■ **Records supplied**:
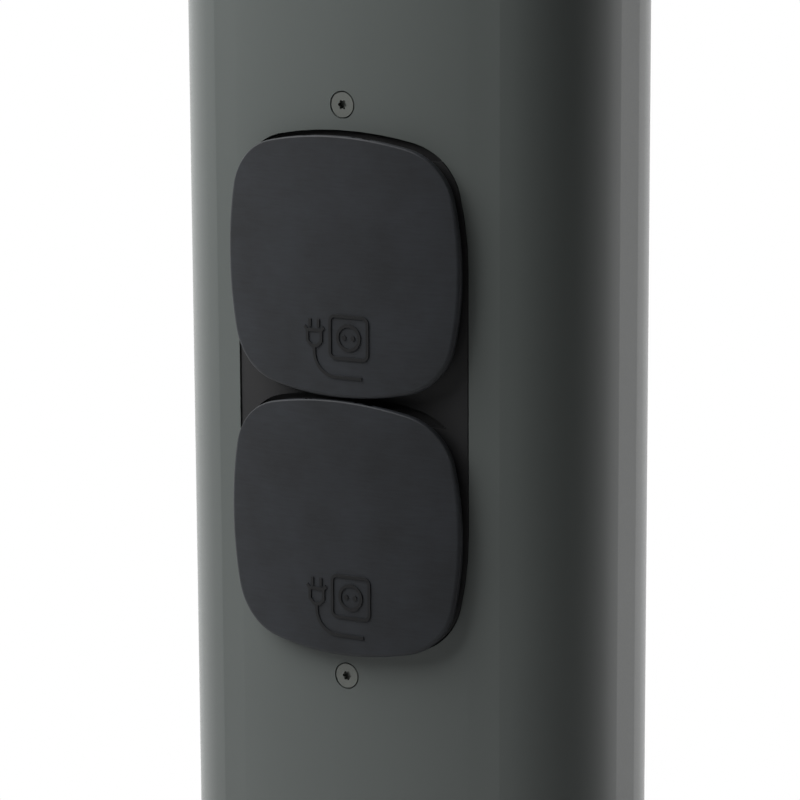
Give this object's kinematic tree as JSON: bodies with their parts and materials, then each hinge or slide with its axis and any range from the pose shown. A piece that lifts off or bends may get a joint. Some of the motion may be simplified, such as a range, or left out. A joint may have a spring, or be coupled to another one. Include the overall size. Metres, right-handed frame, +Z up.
{
  "type": "bollard light with socket",
  "caption": "Slim oval bollard light: a foot plate, a lit band under a flat cap, and covered outdoor sockets behind hinged rubber lids on its front.",
  "frame": {"origin": "middle of the underside of the foot plate", "axes": "+Z up along the column, the socket face looks along -Y, +X to the right seen from behind it"},
  "size_m": [0.19, 0.128, 0.8],
  "materials": {
    "column_coat": "satin anthracite powder coat, very fine grain",
    "lid_rubber": "matte moulded rubber with a fine grain",
    "panel_plastic": "matte black moulded nylon",
    "socket_plastic": "fine-grained black thermoplastic",
    "seal_rubber": "matte black EPDM rubber",
    "face_screw_steel": "stainless steel with a dark coat",
    "screw_steel": "plain stainless steel",
    "spring_steel": "drawn stainless spring wire",
    "contact_brass": "nickel-free brass, lightly tarnished",
    "cover_plastic": "grey moulded polycarbonate",
    "tray_steel": "zinc-plated sheet steel",
    "driver_case": "white moulded plastic",
    "window_opal": "opal polycarbonate, satin",
    "reflector_white": "matte white paint",
    "board_laminate": "white solder mask on laminate",
    "light_sources": "yellow phosphor under clear resin",
    "lead_sheath": "black flexible sheath",
    "earth_sheath": "green flexible sheath with a yellow stripe"
  },
  "bodies": {
    "housing": {"cable_clamp": "cover_plastic", "carrier_gasket": "seal_rubber", "carrier_screws": "face_screw_steel", "clamp_screws": "screw_steel", "column": "column_coat", "column_seal": "seal_rubber", "contact_sleeves_lower": "contact_brass", "contact_sleeves_upper": "contact_brass", "driver_lead": "lead_sheath", "driver_screws": "screw_steel", "earth_clip_lower": "contact_brass", "earth_clip_upper": "contact_brass", "earth_lead": "earth_sheath", "earth_terminal": "contact_brass", "foot_plate": "column_coat", "foot_screws": "screw_steel", "gear_tray": "tray_steel", "head_plate": "column_coat", "head_screws": "screw_steel", "hinge_pin_lower": "screw_steel", "hinge_pin_upper": "screw_steel", "led_board": "board_laminate", "led_driver": "driver_case", "led_lead": "lead_sheath", "leds": "light_sources", "lid_seal_lower": "seal_rubber", "lid_seal_upper": "seal_rubber", "lid_spring_lower": "spring_steel", "lid_spring_upper": "spring_steel", "rear_cover_lower": "cover_plastic", "rear_cover_upper": "cover_plastic", "reflector": "reflector_white", "socket_carrier": "panel_plastic", "socket_insert_lower": "socket_plastic", "socket_insert_upper": "socket_plastic", "socket_leads": "lead_sheath", "socket_screws": "screw_steel", "terminal_block": "cover_plastic", "terminal_screws": "screw_steel", "tie_nuts": "screw_steel", "tie_rods": "screw_steel", "top_cap": "column_coat", "tray_screws": "screw_steel", "window": "window_opal", "window_seal_lower": "seal_rubber", "window_seal_upper": "seal_rubber"},
    "lid_upper": {"lid_upper": "lid_rubber"},
    "lid_lower": {"lid_lower": "lid_rubber"}
  },
  "joints": [
    {"name": "upper_lid_hinge", "type": "hinge", "parent": "housing", "child": "lid_upper", "pos_m": [0, -0.04164, 0.4671], "axis": [-1, 0, 0], "range_deg": [0, 90], "stiffness_Nm_per_rad": 0.01, "springref_deg": -28.65, "deforming": ["lid_spring_upper"]},
    {"name": "lower_lid_hinge", "type": "hinge", "parent": "housing", "child": "lid_lower", "pos_m": [0, -0.04164, 0.3961], "axis": [-1, 0, 0], "range_deg": [0, 90], "stiffness_Nm_per_rad": 0.01, "springref_deg": -28.65, "deforming": ["lid_spring_lower"]}
  ]
}
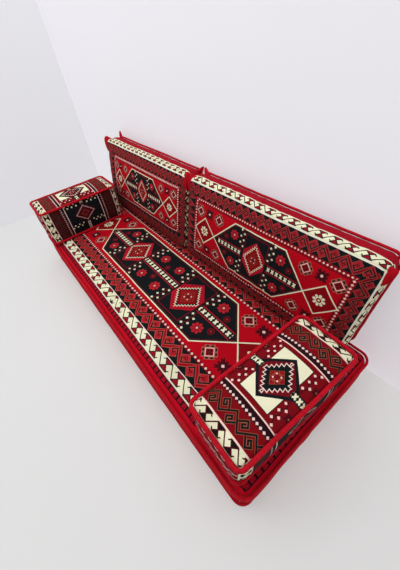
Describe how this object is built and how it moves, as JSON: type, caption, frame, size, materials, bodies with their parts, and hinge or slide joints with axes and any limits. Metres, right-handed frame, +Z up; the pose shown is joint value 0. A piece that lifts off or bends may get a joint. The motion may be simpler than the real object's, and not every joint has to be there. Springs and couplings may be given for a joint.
{
  "type": "floor sofa set",
  "caption": "Low floor sofa: a long seat mattress with loose arm bolsters and leaning back cushions, in red kilim covers with corded piping and zips.",
  "frame": {"origin": "centre of the bounding box's base, on the floor", "axes": "+X along the sofa to the right of someone facing it, +Y from the open front to the wall behind, +Z up"},
  "size_m": [1.916, 0.7926, 0.6589],
  "materials": {
    "foam": "matte",
    "kilim_cloth": "matte",
    "red_cloth": "matte",
    "lining_cloth": "matte",
    "piping_cloth": "matte",
    "zip_tape": "matte",
    "zip_metal": "satin"
  },
  "bodies": {
    "seat": {"seat_foam_core": "foam", "seat_top_panel": "kilim_cloth", "seat_side_band": "red_cloth", "seat_bottom_panel": "lining_cloth", "seat_upper_piping": "piping_cloth", "seat_lower_piping": "piping_cloth", "seat_zip_tape": "zip_tape"},
    "seat_zip_slider": {"seat_zip_slider": "zip_metal"},
    "seat_zip_pull_tab": {"seat_zip_pull_tab": "zip_metal"},
    "left_arm": {"left_arm_foam_core": "foam", "left_arm_top_panel": "kilim_cloth", "left_arm_side_band": "kilim_cloth", "left_arm_bottom_panel": "lining_cloth", "left_arm_upper_piping": "piping_cloth", "left_arm_lower_piping": "piping_cloth", "left_arm_zip_tape": "zip_tape"},
    "left_arm_zip_slider": {"left_arm_zip_slider": "zip_metal"},
    "left_arm_zip_pull_tab": {"left_arm_zip_pull_tab": "zip_metal"},
    "right_arm": {"right_arm_foam_core": "foam", "right_arm_top_panel": "kilim_cloth", "right_arm_side_band": "kilim_cloth", "right_arm_bottom_panel": "lining_cloth", "right_arm_upper_piping": "piping_cloth", "right_arm_lower_piping": "piping_cloth", "right_arm_zip_tape": "zip_tape"},
    "right_arm_zip_slider": {"right_arm_zip_slider": "zip_metal"},
    "right_arm_zip_pull_tab": {"right_arm_zip_pull_tab": "zip_metal"},
    "left_back": {"left_back_foam_core": "foam", "left_back_front_cover": "kilim_cloth", "left_back_rear_panel": "lining_cloth", "left_back_rear_piping": "piping_cloth", "left_back_zip_tape": "zip_tape"},
    "left_back_zip_slider": {"left_back_zip_slider": "zip_metal"},
    "left_back_zip_pull_tab": {"left_back_zip_pull_tab": "zip_metal"},
    "right_back": {"right_back_foam_core": "foam", "right_back_front_cover": "kilim_cloth", "right_back_rear_panel": "lining_cloth", "right_back_rear_piping": "piping_cloth", "right_back_zip_tape": "zip_tape"},
    "right_back_zip_slider": {"right_back_zip_slider": "zip_metal"},
    "right_back_zip_pull_tab": {"right_back_zip_pull_tab": "zip_metal"}
  },
  "joints": [
    {"name": "left_arm_push", "type": "slide", "parent": "seat", "child": "left_arm", "axis": [1, 0, 0], "range_m": [0, 0.6]},
    {"name": "right_arm_push", "type": "slide", "parent": "seat", "child": "right_arm", "axis": [-1, 0, 0], "range_m": [0, 0.6]},
    {"name": "left_back_tip", "type": "hinge", "parent": "seat", "child": "left_back", "pos_m": [-0.51051, 0.1602, 0.23178], "axis": [0.9995, 0.0314, 0], "range_deg": [0, 8]},
    {"name": "right_back_tip", "type": "hinge", "parent": "seat", "child": "right_back", "pos_m": [0.39804, 0.18876, 0.23178], "axis": [0.9995, 0.0314, 0], "range_deg": [0, 8]},
    {"name": "seat_zip_run", "type": "slide", "parent": "seat", "child": "seat_zip_slider", "axis": [-1, 0, 0], "range_m": [0, 1.1804]},
    {"name": "seat_zip_tab_swing", "type": "hinge", "parent": "seat_zip_slider", "child": "seat_zip_pull_tab", "pos_m": [0.59847, 0.33357, 0.104], "axis": [0, 0, -1], "range_deg": [0, 160]},
    {"name": "left_arm_zip_run", "type": "slide", "parent": "left_arm", "child": "left_arm_zip_slider", "axis": [-1, 0, 0], "range_m": [0, 0.1084]},
    {"name": "left_arm_zip_tab_swing", "type": "hinge", "parent": "left_arm_zip_slider", "child": "left_arm_zip_pull_tab", "pos_m": [-0.76153, 0.11157, 0.3368], "axis": [0, 0, -1], "range_deg": [0, 160]},
    {"name": "right_arm_zip_run", "type": "slide", "parent": "right_arm", "child": "right_arm_zip_slider", "axis": [-0.999, 0.0436, 0], "range_m": [0, 0.1084]},
    {"name": "right_arm_zip_tab_swing", "type": "hinge", "parent": "right_arm_zip_slider", "child": "right_arm_zip_pull_tab", "pos_m": [0.88051, 0.12196, 0.3368], "axis": [0, 0, -1], "range_deg": [0, 160]},
    {"name": "left_back_zip_run", "type": "slide", "parent": "left_back", "child": "left_back_zip_slider", "axis": [-0.9995, -0.0314, 0], "range_m": [0, 0.6204]},
    {"name": "left_back_zip_tab_swing", "type": "hinge", "parent": "left_back_zip_slider", "child": "left_back_zip_pull_tab", "pos_m": [-0.20481, 0.30815, 0.3027], "axis": [0.006, -0.1907, -0.9816], "range_deg": [0, 160]},
    {"name": "right_back_zip_run", "type": "slide", "parent": "right_back", "child": "right_back_zip_slider", "axis": [-0.9995, -0.0314, 0], "range_m": [0, 0.6204]},
    {"name": "right_back_zip_tab_swing", "type": "hinge", "parent": "right_back_zip_slider", "child": "right_back_zip_pull_tab", "pos_m": [0.70374, 0.3367, 0.3027], "axis": [0.006, -0.1907, -0.9816], "range_deg": [0, 160]}
  ]
}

■ **Directive**: List every line in the records above that contains the word "lifts".

■ **Solution to the exercise**:
Give this object's kinematic tree as JSON: bodies with their parts and materials, then each hinge or slide with its axis and any range from the pose shown. A piece that lifts off or bends may get a joint. Some of the motion may be simplified, such as a range, or left out. A joint may have a spring, or be coupled to another one. Include the overall size. Metres, right-handed frame, +Z up.
Describe how this object is built and how it moves, as JSON: type, caption, frame, size, materials, bodies with their parts, and hinge or slide joints with axes and any limits. Metres, right-handed frame, +Z up; the pose shown is joint value 0. A piece that lifts off or bends may get a joint. The motion may be simpler than the real object's, and not every joint has to be there. Springs and couplings may be given for a joint.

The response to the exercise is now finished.